## WHAT IS NEEDED:
Return the listing below word for word.

## EXERCISE INPUT:
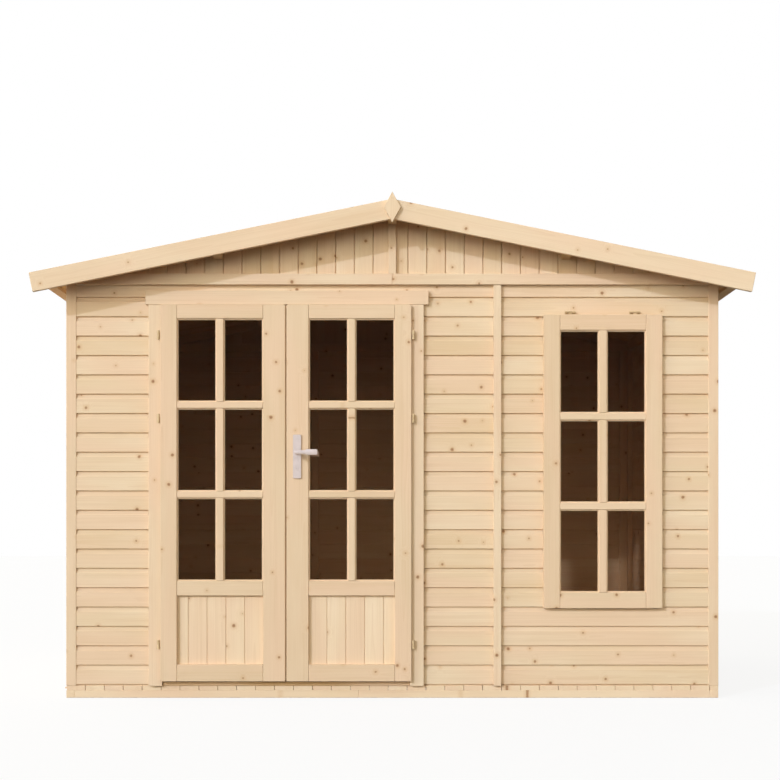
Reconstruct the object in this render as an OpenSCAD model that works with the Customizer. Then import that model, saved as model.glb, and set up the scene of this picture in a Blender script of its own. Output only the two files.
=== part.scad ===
/* [Overall] */
// Width over the side walls
shed_w = 3000; // [2800:10:3600]
// Depth over the front and back walls
shed_d = 2000; // [1600:10:3000]
// Pitch of the roof in degrees
roof_pitch = 11.45; // [9:0.05:16]

/* [Base and floor] */
// Height of the base bearers
bearer_h = 35; // [25:1:80]
// Width of the base bearers
bearer_w = 38; // [30:1:80]
// Rows of bearers that run across the shed
bearer_rows = 5; // [3:1:8]
// Thickness of the floor boards
floor_t = 21; // [16:1:28]

/* [Walls] */
// Thickness of the wall cladding
cladding_t = 16; // [12:1:24]
// Depth of the wall studs behind the cladding
stud_d = 28; // [20:1:45]
// Width of a wall stud
stud_w = 44; // [30:1:60]
// Thickness of the corner trims
corner_trim_t = 18; // [14:1:24]
// How far the corner trims stand proud of the cladding
corner_proud = 2; // [1:0.5:6]
// Height of the roof deck's underside at the side walls above the foot of the gables
gable_drop = 8; // [4:1:60]
// Distance from the lintel board up to the band boards
band_gap = 27; // [5:1:80]
// Height of the band boards below the gables
band_h = 50; // [40:1:90]
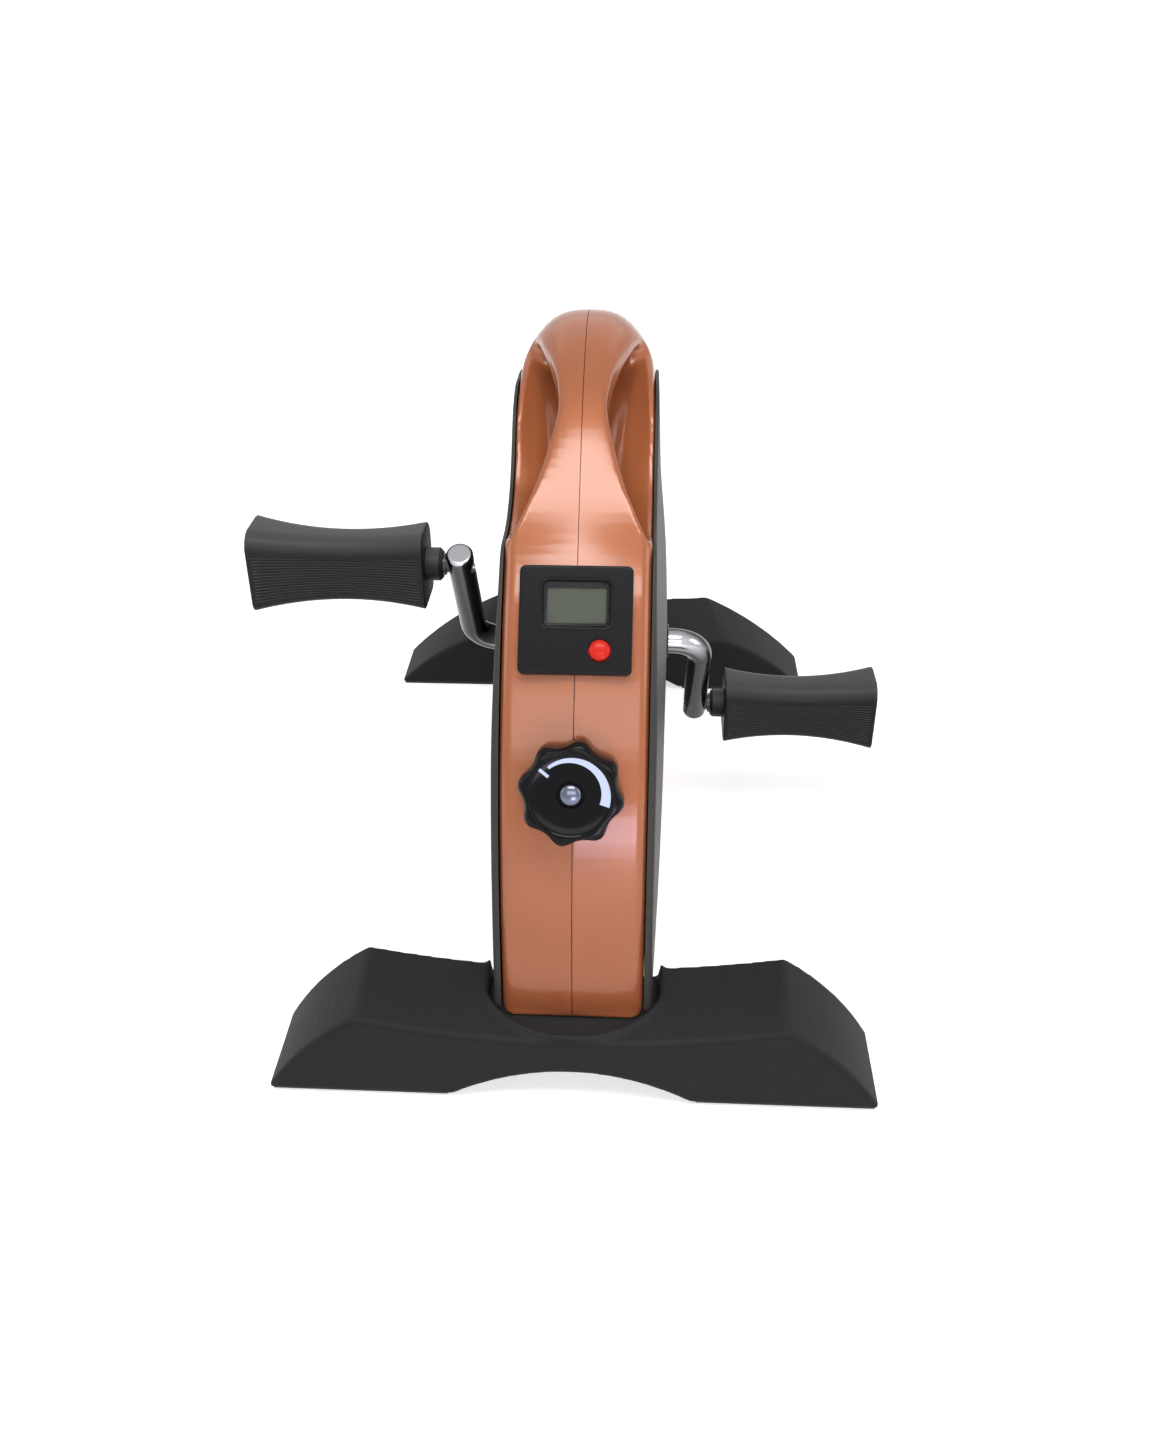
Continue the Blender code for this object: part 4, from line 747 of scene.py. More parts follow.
def foot_section(crease):
    """A foot's outline in elevation, clockwise from the arch's left end."""
    top = foot_top(np.linspace(-crease[0], crease[0], 29), crease)
    facet = bow(crease[:2], (FOOT_HALF, SOLE), FOOT_BOW, 13)[1:]
    left_facet = [(-x, z) for x, z in reversed(facet)]
    along = np.linspace(ARCH_HALF, -ARCH_HALF, 25)
    arch = [(x, SOLE + (ARCH_RISE - SOLE) * (1 - (x / ARCH_HALF) ** 2)) for x in along]
    return [*left_facet, *top, *facet, *arch]


def foot_hollow(side, crease, low, high):
    """The space under one end of a foot, open at the bottom."""
    start = ARCH_HALF + FOOT_WALL
    top = [(x, z - FOOT_WALL) for x, z in foot_top(np.linspace(start, crease[0], 4), crease)]
    facet = bow(crease[:2], (FOOT_HALF, SOLE), FOOT_BOW, 6)[1:-1]
    slope = [(x - FOOT_WALL, z - FOOT_WALL) for x, z in facet]
    outline = [(start, UNDER), *top, *slope, (FOOT_HALF - 3 * FOOT_WALL, UNDER)]
    return prism([(side * x, z) for x, z in outline], low, high, ELEVATION)


print("foot:", 2 * FOOT_HALF, "m wide and", FOOT_DEPTH, "m deep")

# %% Ring and ears


def ring_line(wall):
    """The ring in plan, for a foot whose outer face is at y = 0."""
    radius, side = RING_RADIUS + wall, RING_SIDE + wall
    turn = math.asin(side / radius)
    front = arc((0, RING_CENTRE), radius, -math.pi / 2 - turn, -math.pi / 2 + turn, 48)
    back = FOOT_DEPTH + (0 if wall else FOOT_WALL)
    return [*front, (side, back), (-side, back)]


def ear(sign, toward):
    """A small point on the ring's wall, at its end on the inner side of the foot."""
    inner = toward * (FOOT_REACH - FOOT_DEPTH)
    outline = [(inner, RING_TOP - EAR_ROOT), (inner, EAR_TOP),
               (inner + toward * EAR_TIP, EAR_TOP - EAR_DROP),
               (inner + toward * EAR_LENGTH, RING_TOP - EAR_ROOT)]
    return prism(outline, *beside(sign, RING_SIDE + EAR_INSET, RING_SIDE + RING_WALL), SIDE)


print("ring:", 2 * (RING_SIDE + RING_WALL), "m wide")

# %% Two feet


def foot(name, toward, creases):
    """A foot from its outer and inner creases: where each lies, its height, and the height in the middle."""
    outer, inner = toward * FOOT_REACH, toward * (FOOT_REACH - FOOT_DEPTH)
    body = loft([[(x, y, z) for x, z in foot_section(crease)] for y, crease in zip((outer, inner), creases)])
    plan = Matrix.Translation((0, outer, 0)) @ Matrix.Diagonal((1, -toward, 1, 1))
    ring = prism(ring_line(RING_WALL), ARCH_RISE + FOOT_WALL, RING_TOP, plan)
    socket = prism(ring_line(0), BOTTOM - GAP, FAR, plan)
    low, high = sorted((-outer + toward * FOOT_WALL, -inner - toward * FOOT_WALL))
    shallow = min(creases, key=lambda crease: crease[1])
    shape = join(body, ring, ear(-1, toward), ear(1, toward))
    shape = softened(cut(shape, socket), voxel=0.0014, radius=0.0016)
    bolt = Matrix.Translation((0, toward * BOLT_Y, 0))
    shape = cut(shape, foot_hollow(-1, shallow, low, high), foot_hollow(1, shallow, low, high),
                rod(BOLT_HOLE, UNDER, FAR, bolt, 32), rod(BOLT_HEAD_HOLE, UNDER, ARCH_RISE + GAP, bolt, 48))
    finish(name + "_foot_moulding", shape, "stand", "textured_plastic", foot_black, name + "_foot")


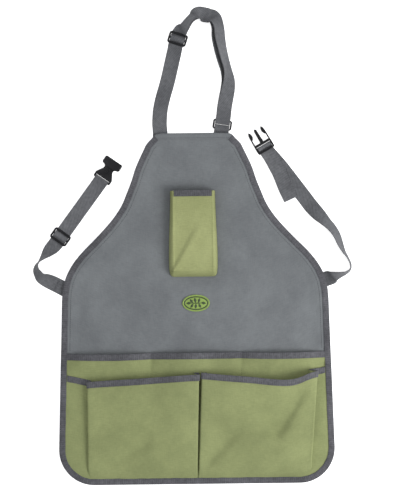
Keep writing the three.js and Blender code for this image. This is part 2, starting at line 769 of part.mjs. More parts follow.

## WRITTEN SOLUTION:
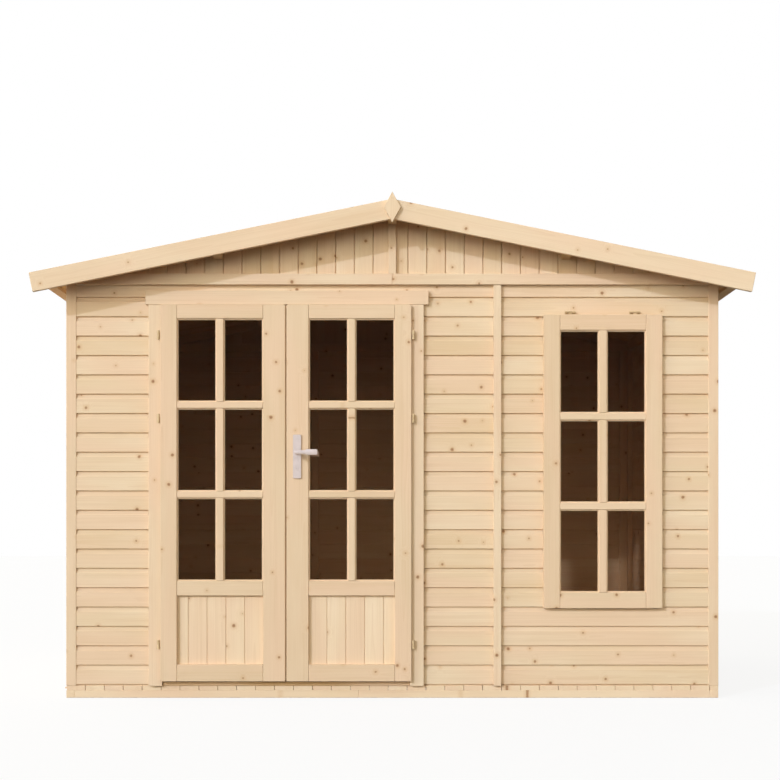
Reconstruct the object in this render as an OpenSCAD model that works with the Customizer. Then import that model, saved as model.glb, and set up the scene of this picture in a Blender script of its own. Output only the two files.
=== part.scad ===
/* [Overall] */
// Width over the side walls
shed_w = 3000; // [2800:10:3600]
// Depth over the front and back walls
shed_d = 2000; // [1600:10:3000]
// Pitch of the roof in degrees
roof_pitch = 11.45; // [9:0.05:16]

/* [Base and floor] */
// Height of the base bearers
bearer_h = 35; // [25:1:80]
// Width of the base bearers
bearer_w = 38; // [30:1:80]
// Rows of bearers that run across the shed
bearer_rows = 5; // [3:1:8]
// Thickness of the floor boards
floor_t = 21; // [16:1:28]

/* [Walls] */
// Thickness of the wall cladding
cladding_t = 16; // [12:1:24]
// Depth of the wall studs behind the cladding
stud_d = 28; // [20:1:45]
// Width of a wall stud
stud_w = 44; // [30:1:60]
// Thickness of the corner trims
corner_trim_t = 18; // [14:1:24]
// How far the corner trims stand proud of the cladding
corner_proud = 2; // [1:0.5:6]
// Height of the roof deck's underside at the side walls above the foot of the gables
gable_drop = 8; // [4:1:60]
// Distance from the lintel board up to the band boards
band_gap = 27; // [5:1:80]
// Height of the band boards below the gables
band_h = 50; // [40:1:90]
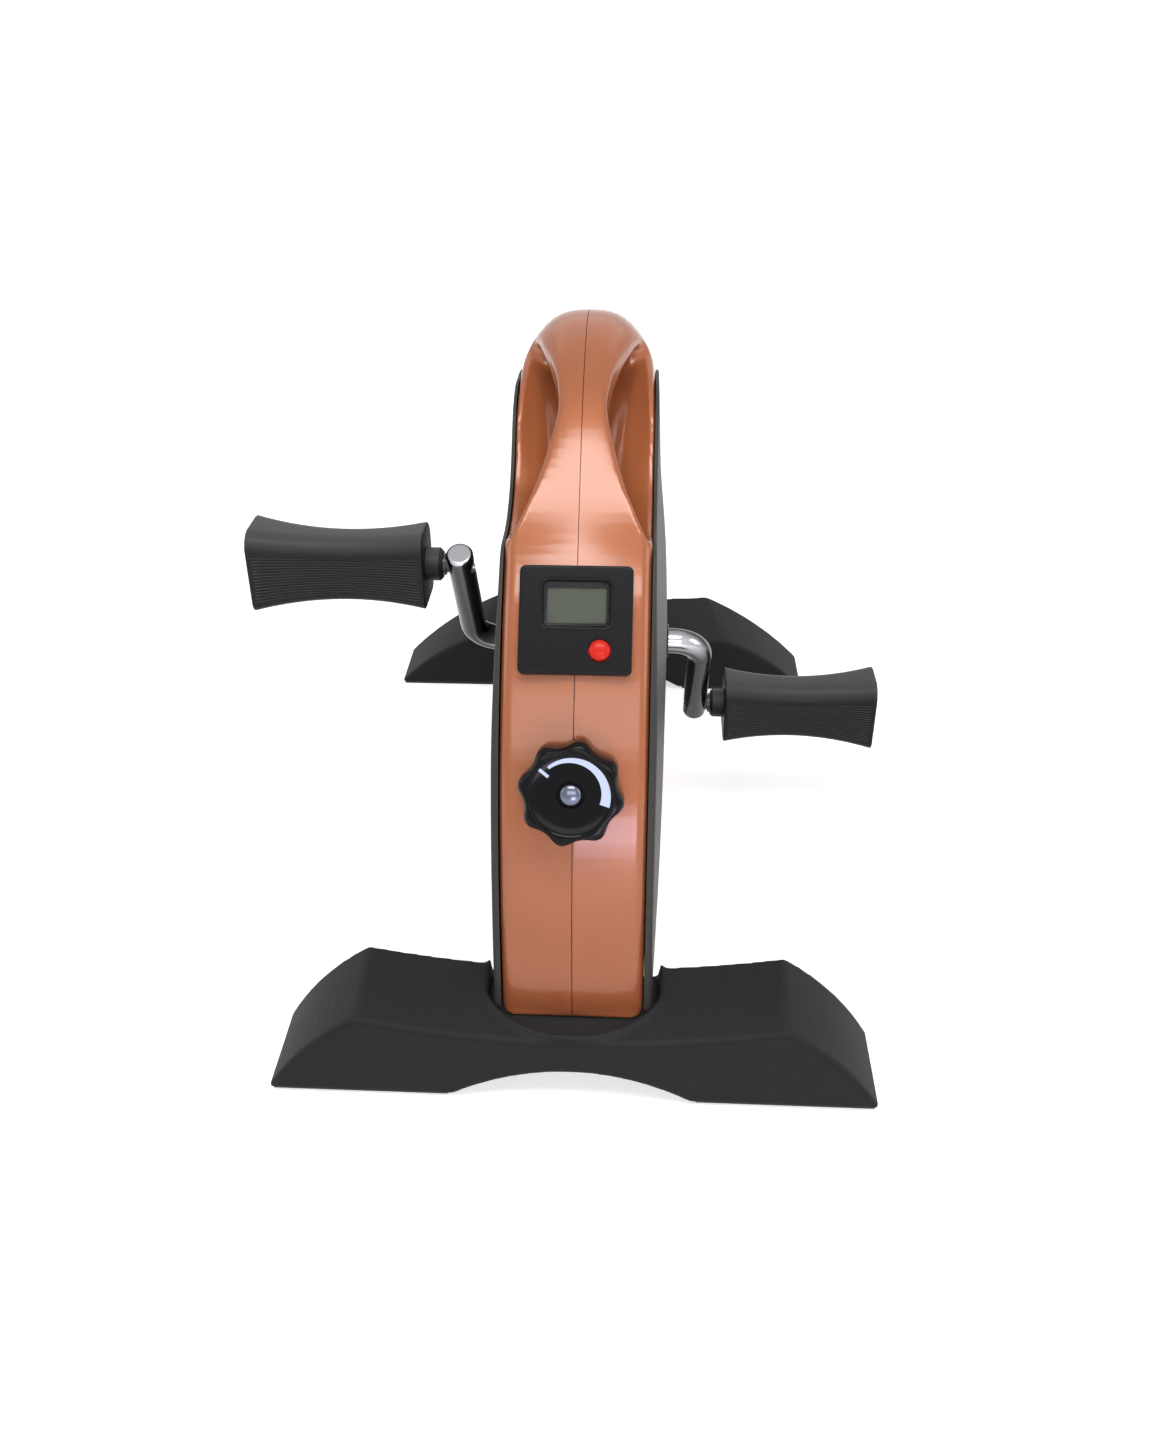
Continue the Blender code for this object: part 4, from line 747 of scene.py. More parts follow.
def foot_section(crease):
    """A foot's outline in elevation, clockwise from the arch's left end."""
    top = foot_top(np.linspace(-crease[0], crease[0], 29), crease)
    facet = bow(crease[:2], (FOOT_HALF, SOLE), FOOT_BOW, 13)[1:]
    left_facet = [(-x, z) for x, z in reversed(facet)]
    along = np.linspace(ARCH_HALF, -ARCH_HALF, 25)
    arch = [(x, SOLE + (ARCH_RISE - SOLE) * (1 - (x / ARCH_HALF) ** 2)) for x in along]
    return [*left_facet, *top, *facet, *arch]


def foot_hollow(side, crease, low, high):
    """The space under one end of a foot, open at the bottom."""
    start = ARCH_HALF + FOOT_WALL
    top = [(x, z - FOOT_WALL) for x, z in foot_top(np.linspace(start, crease[0], 4), crease)]
    facet = bow(crease[:2], (FOOT_HALF, SOLE), FOOT_BOW, 6)[1:-1]
    slope = [(x - FOOT_WALL, z - FOOT_WALL) for x, z in facet]
    outline = [(start, UNDER), *top, *slope, (FOOT_HALF - 3 * FOOT_WALL, UNDER)]
    return prism([(side * x, z) for x, z in outline], low, high, ELEVATION)


print("foot:", 2 * FOOT_HALF, "m wide and", FOOT_DEPTH, "m deep")

# %% Ring and ears


def ring_line(wall):
    """The ring in plan, for a foot whose outer face is at y = 0."""
    radius, side = RING_RADIUS + wall, RING_SIDE + wall
    turn = math.asin(side / radius)
    front = arc((0, RING_CENTRE), radius, -math.pi / 2 - turn, -math.pi / 2 + turn, 48)
    back = FOOT_DEPTH + (0 if wall else FOOT_WALL)
    return [*front, (side, back), (-side, back)]


def ear(sign, toward):
    """A small point on the ring's wall, at its end on the inner side of the foot."""
    inner = toward * (FOOT_REACH - FOOT_DEPTH)
    outline = [(inner, RING_TOP - EAR_ROOT), (inner, EAR_TOP),
               (inner + toward * EAR_TIP, EAR_TOP - EAR_DROP),
               (inner + toward * EAR_LENGTH, RING_TOP - EAR_ROOT)]
    return prism(outline, *beside(sign, RING_SIDE + EAR_INSET, RING_SIDE + RING_WALL), SIDE)


print("ring:", 2 * (RING_SIDE + RING_WALL), "m wide")

# %% Two feet


def foot(name, toward, creases):
    """A foot from its outer and inner creases: where each lies, its height, and the height in the middle."""
    outer, inner = toward * FOOT_REACH, toward * (FOOT_REACH - FOOT_DEPTH)
    body = loft([[(x, y, z) for x, z in foot_section(crease)] for y, crease in zip((outer, inner), creases)])
    plan = Matrix.Translation((0, outer, 0)) @ Matrix.Diagonal((1, -toward, 1, 1))
    ring = prism(ring_line(RING_WALL), ARCH_RISE + FOOT_WALL, RING_TOP, plan)
    socket = prism(ring_line(0), BOTTOM - GAP, FAR, plan)
    low, high = sorted((-outer + toward * FOOT_WALL, -inner - toward * FOOT_WALL))
    shallow = min(creases, key=lambda crease: crease[1])
    shape = join(body, ring, ear(-1, toward), ear(1, toward))
    shape = softened(cut(shape, socket), voxel=0.0014, radius=0.0016)
    bolt = Matrix.Translation((0, toward * BOLT_Y, 0))
    shape = cut(shape, foot_hollow(-1, shallow, low, high), foot_hollow(1, shallow, low, high),
                rod(BOLT_HOLE, UNDER, FAR, bolt, 32), rod(BOLT_HEAD_HOLE, UNDER, ARCH_RISE + GAP, bolt, 48))
    finish(name + "_foot_moulding", shape, "stand", "textured_plastic", foot_black, name + "_foot")


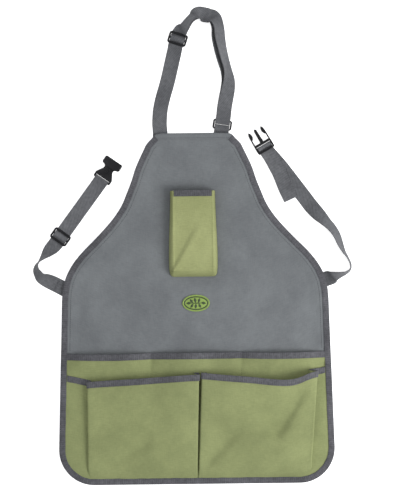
Keep writing the three.js and Blender code for this image. This is part 2, starting at line 769 of part.mjs. More parts follow.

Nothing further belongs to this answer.